We should also consider the idea that blackface need not
be considered radioactive for all time. Such was the position taken by Bayard
Rustin, Martin Luther King Jr.’s strategist and the chief organizer of the
March on Washington. In 1951, referring to blackface, he wrote:
I think the time will come in the
future when the Negro will be accepted into the social, economic, and political
life of our country when it will no longer be dangerous to do this sort of
thing, and then, of course, we would not be opposed to minstrels per se.
Rustin recognized the deep hurt that minstrelsy caused in
his day. But he did not see this as an eternal reality.
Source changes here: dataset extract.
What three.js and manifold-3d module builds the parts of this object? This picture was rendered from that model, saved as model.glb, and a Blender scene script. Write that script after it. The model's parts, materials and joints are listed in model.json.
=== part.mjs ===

He hoped that attitudes
toward blackface would evolve over time in the same way that attitudes toward
Irish jokes had evolved. He wrote:
In certain parts of New York City
75 years ago anyone would have been beaten up on the street if he told an Irish
joke because at that time the Irish in New York were considered an undesirable
minority and were struggling for a kind of equality. Today, however, because
the Irish are now accepted and integrated, Irish jokes are told freely with the
Irish themselves laughing quite as much as anyone else.
Having been arrested 23 times on account of his activism,
Rustin probably understood racism more viscerally than any living activist you
could name. Nevertheless, his goal, like King’s, was for everyone to play by
the same social rules. For Rustin, this meant that if black people could do
whiteface, then white people could do blackface.
Some will object: America is not post-racial. We are not
there yet, and until we get there, invoking the logic of color blindness is
simply denying history.
But the logic of color blindness doesn’t depend on the
absence of racism. It depends only on our desire not to needlessly racialize
the pursuit of justice. Moreover, those who say “we are not there yet” rarely
specify what would count as evidence of our having gotten “there.” Indeed if nothing would or could count as evidence
of our arrival, then saying “we are not there yet” is merely a surrender to
eternal outrage. Such people are less concerned with making racial progress
than they are addicted to the struggle for its own sake. In any event, the best
way to never arrive “there” is to “cancel” anyone who questions how far we have
to go.
Let the professionally offended class continue their
Noble Struggle. But don’t give them dominion over the public sphere.